Can we all admit that Ovidio Assonitis is a bona fide maniac? I’ve tried to explain The Visitor to people and always fail to capture the sheer lunacy and notion that it’s a film at the very same time about everything and nothing at the very same time. Nor can I divine why Franco Nero lives on the moon with bald dancing children determined to stop Satan from helping Atlanta to win a basketball championship.
You may wonder — what if Assonitis made a slasher? Good news. He did. And it’s also as deranged as you’d have hoped.
Julia teaches deaf children when she’s not having flashbacks to her horrific childhood, including her mistreatment at the hands of her twin sister Mary. Her uncle James, a priest, urges her to visit her sister and deal with her past.
Mary is suffering from a degenerative skin disease and their reunion does not go well to say the very least. The evil twin promises to make her sister suffer as she has suffered and begins using her evil dog to kill nearly all of Julia’s friends and neighbors.
At some point, Assonitis decides to just throw reality to the wind and we’re given a scene where the priest asks a lady to help him move some packages into Julia’s basement. One of them is a dead body and when she panics, he chases down the neighbor and murders her. The next day, the now insane priest arranges a surprise party for our heroine, complete with the dead bodies of everyone he has taken out.
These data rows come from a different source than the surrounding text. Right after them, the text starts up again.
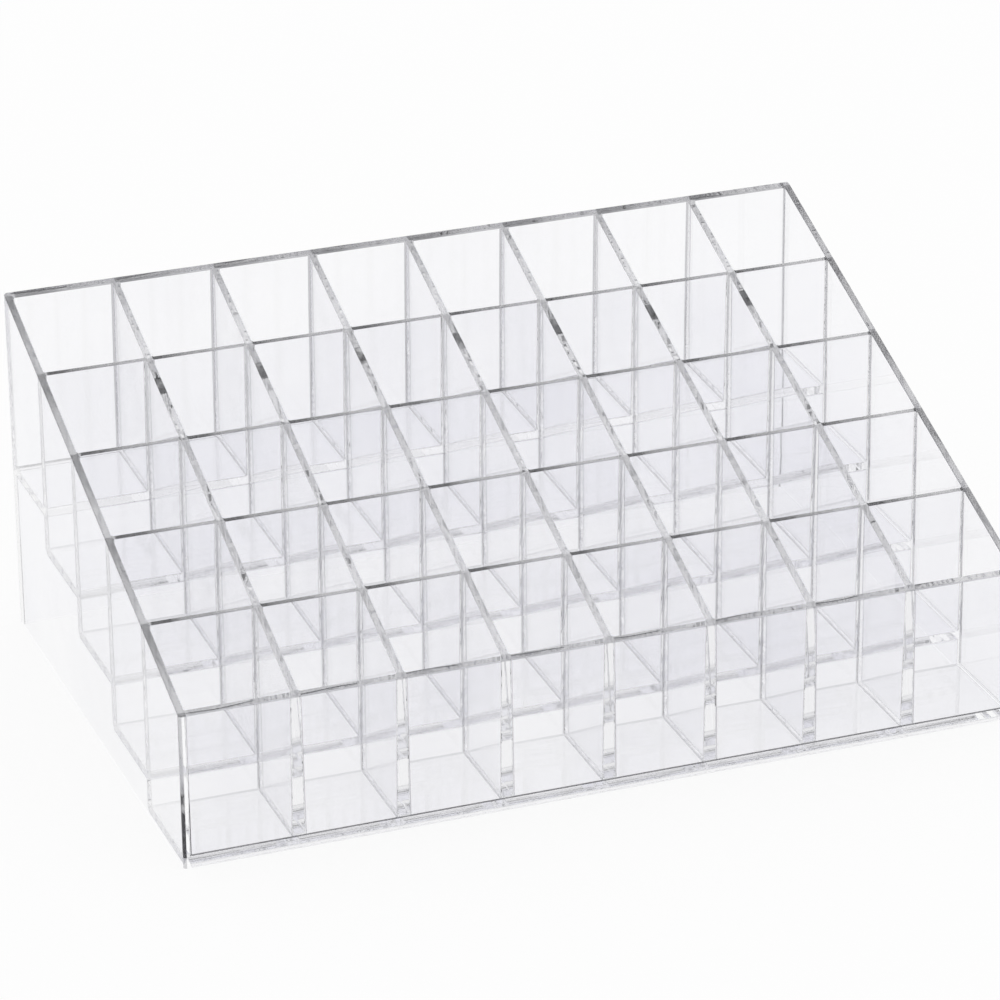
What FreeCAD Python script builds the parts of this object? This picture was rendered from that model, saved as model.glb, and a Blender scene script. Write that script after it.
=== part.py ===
import FreeCAD, Part
import math
import os

# Clear lipstick organizer: eight columns by five rows of open cells under a rim that
# slopes down to the front, on a floor that climbs to the back in steps.
# Millimetres, +Z up, front towards -Y, origin at the middle of the base.
# It is bonded from flat pieces. Front-to-back dividers and cross panels are halved into
# each other, and everything that faces a cell takes its faces from the cell's own sides.
# Each inner edge, in the cells and in the stepped hollow below them, is filled by a bevel.

# Cells, measured clear at the rim
columns = 8
rows = 5
column_pitch = 28.3
row_pitch = 30.44
end_cell_width = 28.1
front_cell_depth = 28.9
back_cell_depth = 29.3
draft_angle = 0.7
inner_bevel = 0.45
hollow_bevel = 0.35

# Sheet thicknesses, those of the dividers at the rim
side_wall_thickness = 2.0
front_wall_thickness = 2.0
back_wall_thickness = 2.2
divider_thickness = 2.0
panel_thickness = 1.1
floor_thickness = 2.1

# Heights above the surface it stands on
front_height = 43.1
back_height = 98.9
base_recess = 0.6
floor_rises = (9.2, 13.1, 11.4, 11.2)

# Edges and joints
outer_corner_radius = 0.8
rim_bevel = 0.3
panel_foot_radius = 1.2
neck_shoulder = 0.05

# Two points this near are the same point
tolerance = 0.001

Vector = FreeCAD.Vector
draft = math.tan(math.radians(draft_angle))

inner_half_width = (columns / 2 - 1) * column_pitch + divider_thickness / 2 + end_cell_width
outer_half_width = inner_half_width + side_wall_thickness
panel_span = (rows - 2) * row_pitch + panel_thickness
inner_depth = front_cell_depth + panel_span + back_cell_depth
outer_depth = front_wall_thickness + inner_depth + back_wall_thickness
front_face = -outer_depth / 2
inner_front = front_face + front_wall_thickness
inner_back = inner_front + inner_depth
back_face = inner_back + back_wall_thickness


def divider_centre(number):
    return (number - columns / 2) * column_pitch


def panel_centre(number):
    return inner_front + front_cell_depth + panel_thickness / 2 + (number - 1) * row_pitch


def rim_height(y):
    return front_height + (back_height - front_height) * (y - front_face) / outer_depth


def floor_bottom(row):
    return base_recess + sum(floor_rises[:row - 1])


def floor_top(row):
    return floor_bottom(row) + floor_thickness


def cell_sides(column, row, height):
    """Left, right, front and back of a cell at a height. Dividers thicken downwards."""
    left = divider_centre(column - 1) + divider_thickness / 2
    right = divider_centre(column) - divider_thickness / 2
    front = panel_centre(row - 1) + panel_thickness / 2
    back = panel_centre(row) - panel_thickness / 2
    if row == 1:
        front = inner_front
    if row == rows:
        back = inner_back
    taper = draft * (rim_height((front + back) / 2) - height)
    left = -inner_half_width if column == 1 else left + taper
    right = inner_half_width if column == columns else right - taper
    front = front if row == 1 else front + taper
    back = back if row == rows else back - taper
    return left, right, front, back


def flat_sided(lower, upper):
    """Flat-sided solid between two outlines of as many corners, anticlockwise from above."""
    sides = [[lower[i - 1], lower[i], upper[i], upper[i - 1]] for i in range(len(lower))]
    faces = [Part.Face(Part.makePolygon(corners + corners[:1])) for corners in [lower[::-1], upper] + sides]
    return Part.makeSolid(Part.makeShell(faces))


def tapered_block(low, high, sides):
    """Solid between two heights, with flat sides that sides(height) places."""
    ends = []
    for height in (low, high):
        left, right, front, back = sides(height)
        corners = [(left, front), (right, front), (right, back), (left, back)]
        ends.append([Vector(x, y, height) for x, y in corners])
    return flat_sided(*ends)


def box(left, right, front, back, low, high):
    return Part.makeBox(right - left, back - front, high - low, Vector(left, front, low))


def extruded(outline, half_width):
    """Solid across the object from its side outline, given as y and z."""
    points = [Vector(-half_width, y, z) for y, z in outline + outline[:1]]
    return Part.Face(Part.makePolygon(points)).extrude(Vector(2 * half_width, 0, 0))


def outer_form():
    """The whole object's outside, with its sloping rim, round uprights and bevelled rim edges."""
    form = extruded([(front_face, 0), (back_face, 0), (back_face, back_height), (front_face, front_height)],
                    outer_half_width)
    uprights = [edge for edge in form.Edges
                if edge.BoundBox.XLength < tolerance and edge.BoundBox.YLength < tolerance]
    form = form.makeFillet(outer_corner_radius, uprights)
    rim = [edge for edge in form.Edges
           if all(abs(end.Z - rim_height(end.Y)) < tolerance for end in edge.Vertexes)]
    return form.makeChamfer(rim_bevel, rim)


def mouth_outline(column, row, step):
    """Corners of a cell's mouth on a plane a step above the rim, spread from the bevel's foot up."""
    spread = step + rim_bevel
    leg = inner_bevel + (2 - math.sqrt(2)) * spread
    middle = rim_height(panel_centre(row) - row_pitch / 2)
    left, right, front, back = cell_sides(column, row, middle)
    left, right = left - spread, right + spread
    front = cell_sides(column, row, rim_height(front) + step)[2] - spread
    back = cell_sides(column, row, rim_height(back) + step)[3] + spread
    corners = [
        (left + leg, front), (right - leg, front), (right, front + leg), (right, back - leg),
        (right - leg, back), (left + leg, back), (left, back - leg), (left, front + leg),
    ]
    return [Vector(x, y, rim_height(y) + step) for x, y in corners]


def mouth(column, row):
    """Cuts the bevelled edge round a cell at the rim."""
    return flat_sided(*[mouth_outline(column, row, step) for step in (-2 * rim_bevel, rim_bevel)])


outside = outer_form()
mouths = [mouth(column, row) for column in range(1, columns + 1) for row in range(1, rows + 1)]


def to_rim(shape):
    """Trims a shape to the object's outside and bevels its edges at the rim."""
    trimmed = shape.common(outside)
    near = [cutter for cutter in mouths if cutter.BoundBox.intersect(trimmed.BoundBox)]
    return trimmed.cut(near) if near else trimmed


def past_rim(row):
    """A height past the rim everywhere in a row."""
    return rim_height(panel_centre(row) + divider_thickness)


def cell_bevels(column, row):
    """Material in a cell's inner edges, as a ring on the floor and two corner strips a side."""
    space = tapered_block(floor_top(row), past_rim(row), lambda z: cell_sides(column, row, z))
    inner = [edge for edge in space.Edges if edge.BoundBox.ZMin < past_rim(row) - inner_bevel]
    bevels = space.cut(space.makeChamfer(inner_bevel, inner))
    bounds = bevels.BoundBox
    ring_top = floor_top(row) + inner_bevel
    ring = bevels.common(box(bounds.XMin, bounds.XMax, bounds.YMin, bounds.YMax, bounds.ZMin, ring_top))
    strips = bevels.common(box(bounds.XMin, bounds.XMax, bounds.YMin, bounds.YMax, ring_top, bounds.ZMax))
    middle = (bounds.XMin + bounds.XMax) / 2
    left = [strip for strip in strips.Solids if strip.CenterOfMass.x < middle]
    right = [strip for strip in strips.Solids if strip.CenterOfMass.x > middle]
    return ring, left, right


def edges_at(shape, places):
    """Edges along X whose y and z are one of the places."""
    return [edge for edge in shape.Edges if any(
        math.dist((edge.CenterOfMass.y, edge.CenterOfMass.z), place) < tolerance for place in places)]


def hollow_bevels():
    """Material in the hollow's inner edges, as bars under the floors and a strip on each side wall."""
    outline = [(inner_front, 0), (inner_front, floor_bottom(1))]
    for row in range(2, rows + 1):
        riser = [floor_bottom(row - 1), floor_bottom(row)]
        outline += [(cell_sides(1, row, height)[2], height) for height in riser]
    outline += [(inner_back, floor_bottom(rows)), (inner_back, 0)]
    feet, corners = outline[2:-2:2], outline[1:-2:2] + outline[-2:-1]
    space = extruded(outline, inner_half_width)
    space = space.makeFillet(panel_foot_radius, edges_at(space, feet))
    ends = [edge for edge in space.Edges
            if edge.BoundBox.XLength < tolerance and edge.BoundBox.ZMax > tolerance]
    bevels = space.cut(space.makeChamfer(hollow_bevel, ends + edges_at(space, corners)))
    reach = inner_half_width - hollow_bevel
    middle = box(-reach, reach, inner_front, inner_back, 0, back_height)
    strips = sorted(bevels.cut(middle).Solids, key=lambda strip: strip.CenterOfMass.x)
    return bevels.common(middle).Solids, strips


def joined(pieces):
    whole = pieces[0].fuse(pieces[1:]) if len(pieces) > 1 else pieces[0]
    return whole.removeSplitter()


def divider_length(number, row):
    """One row's length of a front-to-back divider, standing on that row's floor."""
    def sides(height):
        _, left, _, _ = cell_sides(number, row, height)
        right, _, front, back = cell_sides(number + 1, row, height)
        return left, right, front, back
    return tapered_block(floor_top(row), past_rim(row), sides)


def panel_block(number, low, high):
    """Cross panel between the cells in front of it and behind it."""
    def sides(height):
        front = cell_sides(1, number, height)[3]
        back = cell_sides(1, number + 1, height)[2]
        return -inner_half_width, inner_half_width, front, back
    return tapered_block(low, high, sides)


def halving_height(number):
    """Where divider and cross panel meet in a halving joint: half way up what they share."""
    return (floor_top(number + 1) + rim_height(panel_centre(number))) / 2


def neck(divider, number):
    """The divider's upper half, where it passes through a cross panel's slot."""
    centre = divider_centre(divider)
    panel = panel_block(number, halving_height(number), past_rim(number + 1))
    bounds = panel.BoundBox
    half = divider_thickness / 2 - neck_shoulder
    return panel.common(box(centre - half, centre + half, bounds.YMin, bounds.YMax, bounds.ZMin, bounds.ZMax))


def long_divider(number, strips):
    lengths = [divider_length(number, row) for row in range(1, rows + 1)]
    necks = [neck(number, panel) for panel in range(1, rows)]
    return to_rim(joined(lengths + necks + strips))


def cross_panel(number):
    panel = panel_block(number, floor_bottom(number), past_rim(number + 1))
    foot = [edge for edge in panel.Edges
            if edge.BoundBox.ZMax < floor_top(number) and edge.CenterOfMass.y > panel_centre(number)
            and edge.Length > column_pitch]
    panel = panel.makeFillet(panel_foot_radius, foot)
    slots = [neck(divider, number) for divider in range(1, columns)]
    return to_rim(panel.cut(slots))


def row_floor(row, edges):
    def sides(height):
        _, _, front, back = cell_sides(1, row, height)
        return -inner_half_width, inner_half_width, front, back
    return joined([tapered_block(floor_bottom(row), floor_top(row), sides)] + edges)


def end_wall(front, back):
    """Front or back wall, standing between the side walls."""
    return to_rim(box(-inner_half_width, inner_half_width, front, back, 0, back_height))


def side_wall(side, strips):
    inner, outer = sorted((side * inner_half_width, side * outer_half_width))
    return to_rim(joined([box(inner, outer, front_face, back_face, 0, back_height)] + strips))


def matched(pieces):
    """Splits each face along the outline of what is bonded to it, so a joint's two sides match."""
    shapes = list(pieces.values())
    solids = shapes[0].generalFuse(shapes[1:])[0].Solids
    return {name: min(solids, key=lambda solid: solid.CenterOfGravity.distanceToPoint(shape.CenterOfGravity))
            for name, shape in pieces.items()}


def build():
    bars, (left_strip, right_strip) = hollow_bevels()
    strips = {number: [] for number in range(columns + 1)}
    pieces = {
        "front_wall": end_wall(front_face, inner_front),
        "back_wall": end_wall(inner_back, back_face),
    }
    for row in range(1, rows + 1):
        rings = []
        for column in range(1, columns + 1):
            ring, left, right = cell_bevels(column, row)
            rings.append(ring)
            strips[column - 1] += left
            strips[column] += right
        under = [bar for bar in bars if abs(bar.BoundBox.ZMax - floor_bottom(row)) < tolerance]
        pieces[f"floor_row_{row}"] = row_floor(row, rings + under)
    pieces["left_wall"] = side_wall(-1, strips[0] + [left_strip])
    pieces["right_wall"] = side_wall(1, strips[columns] + [right_strip])
    for number in range(1, rows):
        pieces[f"cross_panel_{number}"] = cross_panel(number)
    for number in range(1, columns):
        pieces[f"long_divider_{number}"] = long_divider(number, strips[number])
    return matched(pieces)


os.makedirs("parts", exist_ok=True)
for name, shape in build().items():
    print(name, shape.isValid(), len(shape.Solids), round(shape.Volume / 1000, 2))
    shape.exportStep(f"parts/{name}.step")
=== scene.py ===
import math

import bmesh
import bpy
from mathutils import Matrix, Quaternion, Vector
from mathutils.bvhtree import BVHTree


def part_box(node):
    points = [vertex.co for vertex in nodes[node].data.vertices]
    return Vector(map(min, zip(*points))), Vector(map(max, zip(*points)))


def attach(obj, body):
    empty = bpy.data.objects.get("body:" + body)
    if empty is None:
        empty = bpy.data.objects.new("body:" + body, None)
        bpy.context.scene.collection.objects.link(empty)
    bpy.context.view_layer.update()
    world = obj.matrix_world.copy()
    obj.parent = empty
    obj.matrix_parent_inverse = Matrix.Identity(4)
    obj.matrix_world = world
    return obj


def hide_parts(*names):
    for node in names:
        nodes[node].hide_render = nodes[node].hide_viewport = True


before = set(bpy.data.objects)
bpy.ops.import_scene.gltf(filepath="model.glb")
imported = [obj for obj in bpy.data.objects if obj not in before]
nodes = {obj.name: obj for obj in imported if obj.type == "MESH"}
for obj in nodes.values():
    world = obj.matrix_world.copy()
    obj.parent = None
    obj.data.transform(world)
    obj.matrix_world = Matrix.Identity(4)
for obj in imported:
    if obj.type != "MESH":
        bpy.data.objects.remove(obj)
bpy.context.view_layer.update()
print("stage: frame loaded,", len(nodes), "nodes")

millimetre = 0.001

# Where the photograph was taken from, solved from the crossings of the rim
cameraView = {
    "azimuth": -20.308,
    "elevation": 24.363,
    "roll": -0.491,
    "distance": 1.3199,
    "target": (-0.00145, 0.0, 0.05076),
    "lens": 176.495,
    "sensor": 36,
    "clip": (0.1, 20),
}


def makeCamera(view):
    a, e = math.radians(view["azimuth"]), math.radians(view["elevation"])
    back = Vector((math.sin(a) * math.cos(e), -math.cos(a) * math.cos(e), math.sin(e)))
    data = bpy.data.cameras.new("photoCamera")
    data.lens = view["lens"]
    data.sensor_width = view["sensor"]
    data.clip_start, data.clip_end = view["clip"]
    camera = bpy.data.objects.new("photoCamera", data)
    bpy.context.scene.collection.objects.link(camera)
    camera.location = Vector(view["target"]) + back * view["distance"]
    turn = (-back).to_track_quat("-Z", "Y") @ Quaternion((0, 0, 1), math.radians(view["roll"]))
    camera.rotation_euler = turn.to_euler()
    bpy.context.scene.camera = camera


makeCamera(cameraView)
print("stage: camera")

mixSockets = {"first": 6, "second": 7, "result": 2}  # the colour sockets of a Mix node


def newMaterial(name):
    material = bpy.data.materials.new(name)
    material.use_nodes = True
    tree = material.node_tree
    tree.nodes.clear()
    return material, tree.nodes, tree.links


def newGroup(name, inputs, outputs):
    group = bpy.data.node_groups.new(name, "ShaderNodeTree")
    for socket, kind in inputs.items():
        group.interface.new_socket(socket, in_out="INPUT", socket_type="NodeSocket" + kind)
    for socket, kind in outputs.items():
        group.interface.new_socket(socket, in_out="OUTPUT", socket_type="NodeSocket" + kind)
    made = group.nodes
    return group, made, group.links, made.new("NodeGroupInput"), made.new("NodeGroupOutput")


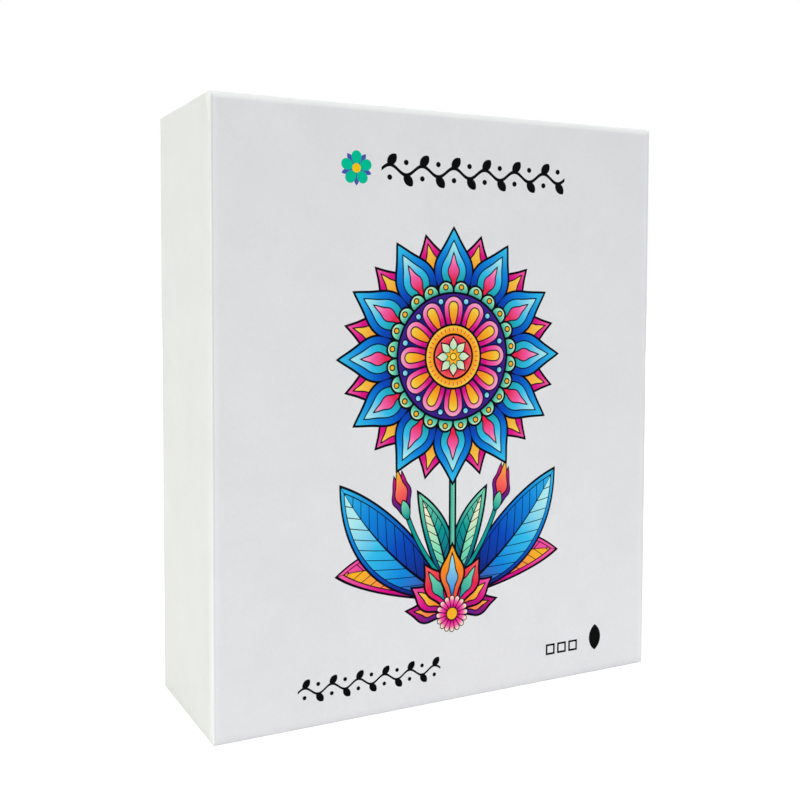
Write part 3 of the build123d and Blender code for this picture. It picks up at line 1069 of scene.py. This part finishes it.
# %% Printed plywood
PIECE = 28.0  # millimetres, as are the sizes below
BLOCK_SIZE = (5 * PIECE, 6 * PIECE)
BLOCKS = 3
PUZZLE_SCALE = 3.45  # how much larger the puzzle's picture is than the box's
BORDER = 7.0
LATTICE = 28.0


def facing(tree):
    """How much a face points up along each axis of the object."""
    normal = add(tree, "TexCoord").outputs["Normal"]
    return add(tree, "SeparateXYZ", {0: normal}).outputs


def puzzle_ground(tree, place):
    """The pale ground behind the flower: a blend from cream to sky, small blossoms and a border."""
    art = Drawing(tree, place)
    up = add(tree, "SeparateXYZ", {0: place}).outputs["Z"]
    half_height = BLOCK_SIZE[1] * BLOCKS / 2
    half_width = BLOCK_SIZE[0] * BLOCKS / 2
    dusk = colour("FFE9C4"), colour("FFE6EF"), colour("CDEBFA")
    art.colour = art.shaded(up, -half_height, half_height, *dusk)
    slanted = art.placed(0, 0, 45)
    in_cell = [art.calc("WRAP", value, LATTICE / 2, -LATTICE / 2) for value in slanted]
    petal = art.fanned(*in_cell, 5)
    petal_ink = art.shaded(up, -half_height, half_height, AMBER, PINK, SKY)
    art.paint(art.drop(*petal, 0.6, 5.6, 1.5), petal_ink)
    art.paint(art.disc(*in_cell, 0, 1.3), CREAM)
    sides = [art.calc("ABSOLUTE", value) for value in art.placed(0, 0, 0)]
    past_height = art.calc("SUBTRACT", sides[0], half_height)
    past_width = art.calc("SUBTRACT", sides[1], half_width)
    past_edge = art.calc("MAXIMUM", past_height, past_width)
    for inset, ink in ((BORDER, ROYAL), (BORDER - 1.2, SKY)):
        art.paint(art.calc("MULTIPLY", art.calc("ADD", past_edge, inset), -1), ink)
    return art.colour


print("a puzzle of", [side * BLOCKS for side in BLOCK_SIZE], "mm")

# %% [markdown]
# The plies are a wave through the thickness, and the grain is a cloud stretched along the height.

# %% Plywood
PLY = 1.17  # millimetres, a third of the thickness


def plywood(name, block_middle, puzzle_place):
    """Plywood for one block, from its middle here and the place of that middle in the puzzle."""
    material, tree, shader = new_material(name)
    place = millimetres(tree)
    shift = [there - here for here, there in zip(block_middle, puzzle_place)]
    in_puzzle = vector_calc(tree, "ADD", place, (shift[0], 0, shift[1]))
    ground = puzzle_ground(tree, in_puzzle)
    in_picture = vector_calc(tree, "MULTIPLY", in_puzzle, (1 / PUZZLE_SCALE,) * 3)
    front = printed(tree, picture, in_picture, ground)

    grain = noise(tree, place, 9.0, 5.0, (6, 1, 0.35))
    rings = noise(tree, place, 60.0, 3.0, (5, 1, 0.4))
    birch = gradient(tree, ranged(tree, calc(tree, "ADD", grain, rings), 0.75, 1.25),
                     [colour("C79B66"), colour("DDB985"), colour("E9CC9F")])
    depth = add(tree, "SeparateXYZ", {0: place}).outputs["Y"]
    ply = calc(tree, "SINE", calc(tree, "MULTIPLY", depth, 2 * math.pi / PLY))
    scorch = calc(tree, "MULTIPLY_ADD", ply, 0.12, noise(tree, place, 1.1, 3.0))
    burnt = gradient(tree, ranged(tree, scorch, 0.3, 0.75),
                     [colour("2A170B"), colour("4A2B14"), colour("6B4323")])

    normal_y = facing(tree)[1]
    tone = mixed(tree, calc(tree, "GREATER_THAN", normal_y, 0.5), burnt, birch)
    is_front = calc(tree, "LESS_THAN", normal_y, -0.5)
    tone = mixed(tree, is_front, tone, front)
    gloss = ranged(tree, is_front, 0, 1, 0.7, 0.36)
    surface(tree, shader, tone, gloss, (grain, 0.02))
    return material


print("plies of", PLY, "mm")

# %% [markdown]
# The blocks are numbered from the upper left, row by row. All of them lie at the same place in the
# box, so each one's material is told where in the puzzle that place is.

# %% Dress the blocks
def middle_of_row(row):
    """The height of the middle of a block in this row, whose knobs reach past its lower side."""
    if row == BLOCKS - 1:
        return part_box(f"puzzle_section_{BLOCKS * BLOCKS}")[0].z / MM + BLOCK_SIZE[1] / 2
    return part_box("puzzle_section_1")[1].z / MM - BLOCK_SIZE[1] / 2


for number in range(BLOCKS * BLOCKS):
    row, column = divmod(number, BLOCKS)
    block_middle = (middle_x / MM, middle_of_row(row))
    puzzle_place = ((column - 1) * BLOCK_SIZE[0], (1 - row) * BLOCK_SIZE[1])
    name = f"puzzle_section_{number + 1}"
    dress(plywood(f"printed_{name}", block_middle, puzzle_place), name)
print("nine blocks of", BLOCK_SIZE, "mm dressed")

# %% [markdown]
# ## Cards and the folded sheet
#
# Each block lies on a thin card, so that it can be lifted out whole. The folded sheet shows the
# picture on its front leaf, inside a white margin, and is plain paper everywhere else.

# %% Cards and the sheet
packing_card = fibrous("kraft_card", "CDB48C", "C2A77D", 0.85, 0.3, (1, 1, 1), 0.03, 0.18)
dress(packing_card, *[f"section_card_{number + 1}" for number in range(BLOCKS * BLOCKS)])

sheet_low, sheet_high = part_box("reference_poster")
poster_paper, tree, shader, tone, place = paper("sheet_paper", "F4F2EC", "EEECE5", 0.34, wave_size=25.0)
sheet_middle = (sheet_low + sheet_high) / 2 / MM
on_sheet = vector_calc(tree, "SUBTRACT", place, (sheet_middle.x, 0, sheet_middle.z))
front = printed(tree, picture, on_sheet, tone)
depth = add(tree, "SeparateXYZ", {0: place}).outputs["Y"]
is_leaf = calc(tree, "LESS_THAN", depth, sheet_low.y / MM + 0.05)
tree.links.new(mixed(tree, is_leaf, tone, front), shader.inputs["Base Color"])
dress(poster_paper, "reference_poster")
print(len(dressed), "of", len(nodes), "solids dressed")

# %% [markdown]
# ## Foam sheets
#
# Two sheets of white packing foam keep the layers from rattling. The foam is soft: its edges are
# round where it was cut, its faces are a little uneven, and its closed cells show as small
# dimples. The material gives it the cells.

# %% The foam's finish
def foam_finish():
    """White closed-cell foam."""
    material, tree, shader = new_material("white_foam")
    place = millimetres(tree)
    cells = add(tree, "TexVoronoi", {"Vector": place, "Scale": 0.55}, feature="SMOOTH_F1")
    clouds = noise(tree, place, 6.0)
    cloudy = calc(tree, "MULTIPLY", clouds, 0.4)
    # The tone darkens where the cells lie lowest under the bump, a painted shade in the dimples, over
    # cloudy tone that varies at random.
    share = calc(tree, "MULTIPLY_ADD", cells.outputs["Distance"], 0.5, cloudy)
    tone = gradient(tree, ranged(tree, share, 0.15, 0.75),
                    [colour("F6F7F6"), colour("EEF0EF"), colour("E0E3E2")])
    gloss = ranged(tree, clouds, 0.3, 0.7, 0.5, 0.62)
    surface(tree, shader, tone, gloss, (cells.outputs["Distance"], -0.25))
    shader.inputs["Subsurface Weight"].default_value = 0.15
    shader.inputs["Subsurface Radius"].default_value = (0.002, 0.002, 0.002)
    return material


packing_foam = foam_finish()
print(packing_foam.name, "ready")

# %% [markdown]
# The shape gives it the rest. Each sheet starts as a block with bevelled edges and is cut into a
# grid, so that a cloudy pattern can push its faces about by part of a millimetre.

# %% Make the foam sheets
FOAM_EDGE = 0.8 * MM
FOAM_GRID = 5.0 * MM
FOAM_SWELL = 0.35 * MM
FOAM_WAVE = 35.0 * MM


def anywhere(corners):
    """A test that every face and edge passes."""
    return True


swelling = bpy.data.textures.new("foam_swelling", "CLOUDS")
swelling.noise_scale = FOAM_WAVE
for side in ("back", "front"):
    low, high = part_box(f"{side}_foam_sheet")
    foam = block(f"{side}_foam", low, high)
    edit(foam, "EDGE", anywhere, bpy.ops.mesh.bevel, offset=FOAM_EDGE, segments=3, affect="EDGES")
    for way in (Vector((1, 0, 0)), Vector((0, 0, 1))):
        span = (high - low).dot(way)
        cuts = round(span / FOAM_GRID)
        for i in range(1, cuts):
            cut = low + way * span * i / cuts
            edit(foam, "FACE", anywhere, bpy.ops.mesh.bisect, plane_co=cut, plane_no=way)
    modify(foam, "DISPLACE", texture=swelling, strength=FOAM_SWELL, mid_level=0.62)
    smooth(foam, 60)
    place_on(foam, f"{side}_foam", packing_foam, "packing_foam", f"{side}_foam_sheet")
Mary confronts her sister, but is also murdered by the Catholic maniac priest.
Julia’s boyfriend comes back just in time, killing the evil dog with a power drill and rescuing his woman, who gets her revenge by repeatedly striking Father James with a hatchet before sitting down next to the dead body of her sister.
This is a theme in his catalog, but Assonitis had to fire and take over for the original director ten days into the production. There are touches of high art here amidst the slasher gore and the setup of the evil sister is quite well done, only to be thrown away at the end.